The provisions of subsection (a) regarding the form of a mortgage are, and have always been, permissive and not mandatory. Accordingly, the failure of an otherwise lawfully executed and recorded mortgage to be in the form described in subsection (a) in one or more respects, including the failure to state the interest rate or the maturity date, or both, shall not affect the validity or priority of the mortgage, nor shall its recordation be ineffective for notice purposes regardless of when the mortgage was recorded.

Although the current version of Section 5/11, effective on June 1, 2013, makes it clear that the elements set forth in the statute are permissive and not mandatory, and that substantial compliance with Section 5/11 would likely be sufficient for mortgages recorded after June 1, 2013, the division in the federal court system on how to interpret mortgages recorded before June 1, 2013 remained.

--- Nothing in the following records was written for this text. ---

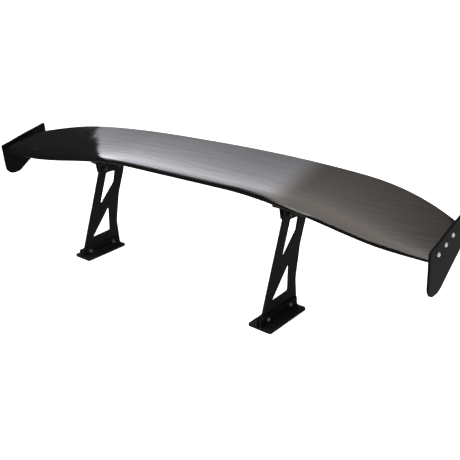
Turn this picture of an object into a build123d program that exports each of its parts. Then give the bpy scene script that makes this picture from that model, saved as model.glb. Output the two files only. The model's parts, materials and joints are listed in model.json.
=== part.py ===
from build123d import *
import os
from math import atan2, cos, degrees, hypot, pi, sin, sqrt

# Adjustable rear wing for a race car: a hollow aerofoil with two end plates, held by
# angle brackets on two leaning stands. X runs across the car with 0 at mid span, Y runs
# rearwards from the front edge of the feet, and Z runs up from the surface under them.

# ---- aerofoil -------------------------------------------------------------------------
TIP_X = 781.0              # half span of the aerofoil
NOSE_Y, NOSE_Z = 87.0, 312.6        # nose at mid span
TAIL_Y, TAIL_Z = 241.0, 378.2       # trailing edge at mid span
NOSE_SWEEP = (56.6, 450.0, 1.5)     # forward: how far at the tip, where it starts, power
NOSE_DROP, NOSE_DROP_SPAN = 37.6, (200.0, 640.0)
NOSE_LIFT = (12.3, 640.0, 1.5)      # back up again towards the tip
TAIL_SWEEP = (86.0, 512.0, 2.0)     # forward
TAIL_DROP = (53.0, 0.0, 2.5)
THICKNESS = 0.125          # largest thickness over chord
CAMBER = 0.012             # depth of the downward camber over chord
TRAILING_EDGE = 3.0        # thickness of the blunt trailing edge
WALL = 2.0                 # skin thickness at the deepest place
BOND_START = 0.92          # chord fraction where the skins meet at the rear
CORE_GAP = 0.5             # glue gap between the skins and what they hold
SECTIONS = 25              # sections along the span
SECTION_POINTS = 12        # points along each surface of a section

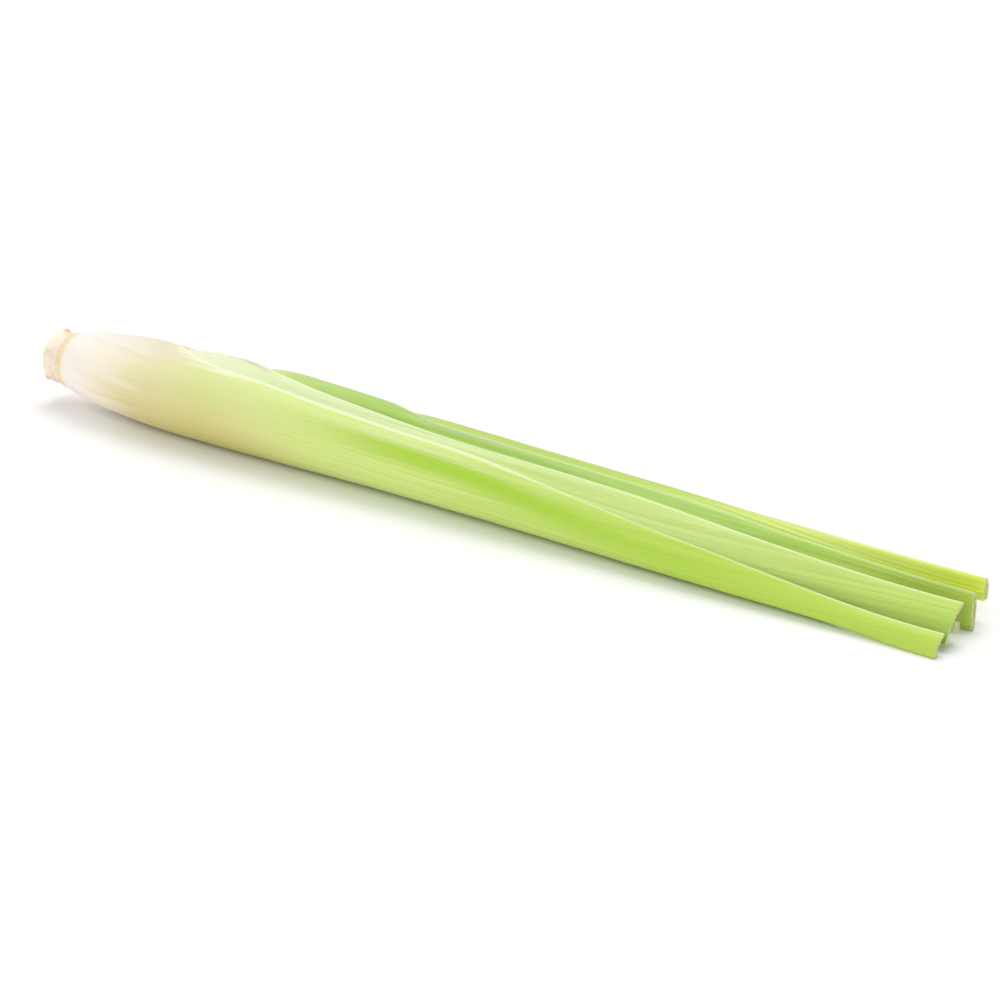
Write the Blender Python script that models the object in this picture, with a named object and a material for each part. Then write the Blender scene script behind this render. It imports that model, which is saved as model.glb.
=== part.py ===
"""Lemongrass stalk: leaf sheaths nested round a short stem, fanning open towards their cut ends.

The stalk lies along X with its root end at -X, and rests on the plane Z = 0.
Section formulas work in millimetres: s runs from the root end, y across and z up.
"""
import math

import bmesh
import bpy

MM = 0.001

# Stalk
LENGTH = 242.3
SHEATH_START = 5.0
START_STEP = 2.4
BULB_RADIUS = 10.95
FLAT_DEPTH = 0.35
BRIDGE_LIFT = 0.22
BRIDGE_FROM = 65.0
BRIDGE_BY = 99.0
OVAL_FROM = 45.0
OVAL_BY = 80.0

# Sheath walls
WALL_BASE = 1.1
WALL_TIP = 0.78
THINNER_FROM = 60.0
THINNER_BY = 200.0
MARGIN_WALL = 0.62
MARGIN_TAPER = 0.10
LAYER_GAP = 0.36
CONTACT_GAP = 0.3
BACK_SINK = 0.36

# Angle beyond a margin over which the layers below rise to the outline: long in the bulb, then short
SPRING_START = 4.0
SPRING_LONG = 62.0
SPRING_SHORT = 42.0
SHORTER_FROM = 50.0
SHORTER_BY = 72.0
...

The Seventh Circuit addressed this division in In Re Crane, where bankruptcy trustees, in two separate cases, argued that recorded mortgages that did not specifically state the interest rate and the maturity date were avoidable. The Seventh Circuit noted that since the bankruptcy actions were filed before the amendment became effective, that it did not need to decide whether the 2013 amendment should be treated as clarifying the prior version of the statue. Rather, the Court said it would reach the same result under either version of the statute because the requirements of the statute have always been permissive rather than mandatory.

In concluding that the terms in Section 5/11 (2012) were permissive, the Court noted that the opening sentence of the section stated that the “mortgages of lands may be substantially in the following form.” (emphasis in original). The Court then explained that “[t]he statute simply does not say that a recorded mortgage must set forth every element listed for the recording to be effective against third parties.” The Court concluded that “[s]trict compliance with the suggested form is not required to ensure a valid mortgage enforceable against subsequent lenders and purchasers.” Since the recording statute contains permissive terms, even under the 2012 version, a recording may be deemed sufficient if it contains the indispensable elements (such as the amount of debt) of a mortgage even if the recorded document does not include every element listed in the recording statute.

The Seventh Circuit held that while mortgages that do not contain all of the elements of the recording statute would not receive the benefit of a statutory safe harbor, they could nonetheless qualify as valid mortgages entitled to priority and were not avoidable.